New approach to multitouch using DIDs and bitmasked events

Chase Douglas chase.douglas at canonical.com
Mon Jul 5 10:31:12 PDT 2010


On Mon, 2010-07-05 at 13:20 -0400, Rafi Rubin wrote:
> On 07/05/2010 12:54 PM, Chase Douglas wrote:
> > On Mon, 2010-07-05 at 12:26 -0400, Rafi Rubin wrote:
> >>>> Just one small point, if you do make these DIDs look more pointer nodes, and we
> >>>> can come up with some way to associate them with a more classical device, I'd
> >>>> like to see the magic mouse and others also abandon valuators and switch to
> >>>> children of the normal mouse.  That just seems to me like a more consistent and
> >>>> easier to support approach.
> >>>
> >>> DIDs cannot be associated with traditional X pointers, even though they
> >>> may send motion events through XI2. However, in the mixed mode patches I
> >>> I made, we can support the magic mouse as a non-DID because it has a
> >>> traditional pointer. In this instance, it is assumed that the touch
> >>> surface is more of an augmentation of the pointer instead of as a
> >>> pointing device itself. Thus, we can attach the device to a master
> >>> pointer and clients can grab it.
> >>
> >> Since, I seem to have missed some of the nuance of this discussion, I'd like to
> >> ask for clarification.  If the mt events are coming down axes that core ignores,
> >> why make the distinction?
> >
> > I'm not sure I follow your question completely. I've rephrased your
> > question to what I think you mean and answered it.
> >
> > If X core ignores MT valuators, why bother with DIDs?
> >
> > (Even this doesn't quite make sense once you understand the answer)
> >
> > The problem comes from the fact that the first two valuators of a
> > pointer device are assumed by the server to be the X and Y pointer
> > coordinates (relative or absolute). If a device is pure multitouch (i.e.
> > not a magicmouse), we still want the first two valuators to be the X and
> > Y coordinates of each touch, but we don't want them to be handled by the
> > server as though they were traditional X core motion events. Otherwise,
> > we'd have the following:
> >
> > Event: (from touch 0)
> > 	X
> > 	Y
> > 	Slot ID
> > Event: (from touch 1)
> > 	X
> > 	Y
> > 	Slot ID
> >
> > If these were passed through X core, the server would think the mouse
> > pointer is flickering back and forth between the two touch coordinates.
> > The solution is to "float" the input device so it's not tied to a master
> > pointer.
> 
> Ok, didn't realize it made that assumption.
> 
> We could use vestigial valuators :)
> 
> Just a dummy X/Y that we could ignore, or if you prefer use while only 1 contact 
> is active.  I know that eventually we should pull the conventional valuators 
> eventually (doesn't scale to multi-user sessions, grabs....), but for now it 
> seems like a cheap solution to a decent user experience in the near future.
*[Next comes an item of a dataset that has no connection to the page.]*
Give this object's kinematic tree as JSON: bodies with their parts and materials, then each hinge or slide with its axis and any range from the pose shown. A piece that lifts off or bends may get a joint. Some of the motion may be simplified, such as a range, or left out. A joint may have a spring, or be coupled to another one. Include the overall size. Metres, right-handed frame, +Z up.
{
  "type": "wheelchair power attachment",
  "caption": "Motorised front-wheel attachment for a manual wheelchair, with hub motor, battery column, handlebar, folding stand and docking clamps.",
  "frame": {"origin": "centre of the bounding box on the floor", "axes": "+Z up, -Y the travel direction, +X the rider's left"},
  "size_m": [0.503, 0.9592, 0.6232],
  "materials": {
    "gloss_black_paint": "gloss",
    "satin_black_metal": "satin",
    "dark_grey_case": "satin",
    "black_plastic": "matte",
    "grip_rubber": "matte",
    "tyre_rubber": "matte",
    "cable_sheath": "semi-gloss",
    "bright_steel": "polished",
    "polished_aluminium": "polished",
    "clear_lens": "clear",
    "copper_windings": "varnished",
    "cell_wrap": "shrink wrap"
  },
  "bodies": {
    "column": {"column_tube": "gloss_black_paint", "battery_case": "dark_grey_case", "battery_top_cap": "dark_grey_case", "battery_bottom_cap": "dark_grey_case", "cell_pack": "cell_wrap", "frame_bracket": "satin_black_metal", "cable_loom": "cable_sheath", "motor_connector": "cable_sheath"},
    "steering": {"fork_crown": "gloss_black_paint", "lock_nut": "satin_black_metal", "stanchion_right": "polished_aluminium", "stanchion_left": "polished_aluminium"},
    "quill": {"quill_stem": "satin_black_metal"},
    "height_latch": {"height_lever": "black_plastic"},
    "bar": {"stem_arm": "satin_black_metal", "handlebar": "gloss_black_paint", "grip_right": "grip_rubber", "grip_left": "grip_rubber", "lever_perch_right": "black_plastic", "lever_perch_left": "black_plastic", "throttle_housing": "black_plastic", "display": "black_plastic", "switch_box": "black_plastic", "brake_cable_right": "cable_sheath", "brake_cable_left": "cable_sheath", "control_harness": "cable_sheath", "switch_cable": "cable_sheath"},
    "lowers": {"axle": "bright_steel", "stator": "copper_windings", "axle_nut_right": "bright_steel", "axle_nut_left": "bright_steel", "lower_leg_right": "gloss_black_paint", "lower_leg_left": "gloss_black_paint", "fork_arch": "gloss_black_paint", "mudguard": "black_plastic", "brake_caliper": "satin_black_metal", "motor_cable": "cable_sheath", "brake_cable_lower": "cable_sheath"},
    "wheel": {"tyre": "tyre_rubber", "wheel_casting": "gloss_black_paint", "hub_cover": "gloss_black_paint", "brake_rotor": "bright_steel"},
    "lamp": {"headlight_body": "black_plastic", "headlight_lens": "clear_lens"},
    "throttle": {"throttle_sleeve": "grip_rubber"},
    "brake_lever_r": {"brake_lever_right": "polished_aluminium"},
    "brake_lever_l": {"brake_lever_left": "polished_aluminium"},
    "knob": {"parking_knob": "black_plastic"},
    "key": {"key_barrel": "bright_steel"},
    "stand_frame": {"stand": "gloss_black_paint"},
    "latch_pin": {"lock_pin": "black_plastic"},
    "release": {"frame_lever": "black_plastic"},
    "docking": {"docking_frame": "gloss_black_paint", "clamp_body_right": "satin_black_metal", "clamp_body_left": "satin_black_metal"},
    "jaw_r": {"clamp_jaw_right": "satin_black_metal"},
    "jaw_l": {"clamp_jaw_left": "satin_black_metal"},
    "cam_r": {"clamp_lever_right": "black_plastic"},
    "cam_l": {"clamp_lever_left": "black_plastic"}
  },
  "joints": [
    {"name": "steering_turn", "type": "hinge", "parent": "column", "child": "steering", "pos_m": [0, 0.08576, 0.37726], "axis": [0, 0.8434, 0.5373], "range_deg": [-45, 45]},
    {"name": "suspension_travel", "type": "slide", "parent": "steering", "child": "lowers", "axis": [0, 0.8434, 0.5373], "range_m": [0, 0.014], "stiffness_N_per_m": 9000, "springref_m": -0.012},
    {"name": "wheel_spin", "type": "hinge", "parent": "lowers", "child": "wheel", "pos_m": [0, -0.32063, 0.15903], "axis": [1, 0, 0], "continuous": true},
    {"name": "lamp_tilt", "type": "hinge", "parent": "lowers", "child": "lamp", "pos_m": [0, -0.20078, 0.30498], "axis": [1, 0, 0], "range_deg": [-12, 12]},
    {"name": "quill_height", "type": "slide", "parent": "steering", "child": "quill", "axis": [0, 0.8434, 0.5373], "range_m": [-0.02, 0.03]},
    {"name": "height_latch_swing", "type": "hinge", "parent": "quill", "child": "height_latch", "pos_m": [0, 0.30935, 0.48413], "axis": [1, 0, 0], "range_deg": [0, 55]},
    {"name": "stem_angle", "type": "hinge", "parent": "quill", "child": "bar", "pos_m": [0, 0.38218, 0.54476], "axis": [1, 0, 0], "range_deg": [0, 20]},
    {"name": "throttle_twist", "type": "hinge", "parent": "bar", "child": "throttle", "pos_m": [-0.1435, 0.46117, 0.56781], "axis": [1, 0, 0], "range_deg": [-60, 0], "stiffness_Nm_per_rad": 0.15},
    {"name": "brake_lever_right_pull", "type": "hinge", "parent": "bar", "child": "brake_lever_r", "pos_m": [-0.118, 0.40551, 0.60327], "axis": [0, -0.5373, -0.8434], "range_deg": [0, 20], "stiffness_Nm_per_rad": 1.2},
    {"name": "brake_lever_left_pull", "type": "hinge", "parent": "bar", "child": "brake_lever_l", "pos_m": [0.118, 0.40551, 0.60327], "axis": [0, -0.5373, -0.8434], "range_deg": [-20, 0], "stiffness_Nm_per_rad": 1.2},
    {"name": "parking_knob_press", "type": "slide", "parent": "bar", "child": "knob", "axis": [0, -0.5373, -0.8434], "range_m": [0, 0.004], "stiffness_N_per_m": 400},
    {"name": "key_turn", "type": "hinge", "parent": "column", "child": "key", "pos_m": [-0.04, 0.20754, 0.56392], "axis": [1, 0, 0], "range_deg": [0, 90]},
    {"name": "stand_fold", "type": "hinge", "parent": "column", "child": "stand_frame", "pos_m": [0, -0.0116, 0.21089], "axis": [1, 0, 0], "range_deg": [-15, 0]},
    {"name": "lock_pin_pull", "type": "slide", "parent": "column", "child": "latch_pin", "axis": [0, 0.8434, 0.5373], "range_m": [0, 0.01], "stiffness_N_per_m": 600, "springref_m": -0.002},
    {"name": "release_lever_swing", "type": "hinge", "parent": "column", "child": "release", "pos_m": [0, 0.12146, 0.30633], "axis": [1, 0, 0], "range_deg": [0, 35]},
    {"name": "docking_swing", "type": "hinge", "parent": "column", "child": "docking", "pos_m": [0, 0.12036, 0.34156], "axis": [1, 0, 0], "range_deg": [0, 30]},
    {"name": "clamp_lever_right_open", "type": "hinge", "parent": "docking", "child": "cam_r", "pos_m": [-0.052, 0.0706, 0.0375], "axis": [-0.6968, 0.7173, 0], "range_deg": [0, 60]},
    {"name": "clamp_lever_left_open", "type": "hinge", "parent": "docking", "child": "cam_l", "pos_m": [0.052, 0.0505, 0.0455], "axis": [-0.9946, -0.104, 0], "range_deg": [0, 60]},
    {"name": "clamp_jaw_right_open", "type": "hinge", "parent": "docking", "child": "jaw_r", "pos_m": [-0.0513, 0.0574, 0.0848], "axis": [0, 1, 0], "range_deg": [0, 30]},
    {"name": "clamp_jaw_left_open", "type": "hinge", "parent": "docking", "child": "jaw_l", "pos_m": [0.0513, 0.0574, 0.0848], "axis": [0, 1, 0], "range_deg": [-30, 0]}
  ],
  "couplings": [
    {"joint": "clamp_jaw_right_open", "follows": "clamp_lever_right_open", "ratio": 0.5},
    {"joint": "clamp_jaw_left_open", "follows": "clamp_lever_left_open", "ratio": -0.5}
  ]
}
We actually want X to handle the first two valuators for us as though
they were pointer coordinates. X takes these first two valuators and
translates them to screen coordinates,which then become the root
coordinates of the event. These root coordinates are used for event
propagation. Thus, we can use the same infrastructure as traditional
pointers for event propagation by placing the MT coordinates first.
Defining the device as a DID just ensures we don't send the events as
though they were real pointers.

> > The reason we can't pass DIDs as XI1 events is because an XI1 client
> > also doesn't see "floating" input devices that aren't attached to master
> > pointers. Only XI2 can see events from "floating" input devices.
> 
> Would vestigial valuators enable us to support XI1?  Do we care about XI1?

Heh, I feel like we're returning to the conversation I had with Peter
about legacy client support. Essentially, you need XI2 for multitouch,
and the toolkit layer should use XI2 and translate to toolkit events as
required. XI1 just isn't extensible enough for multitouch.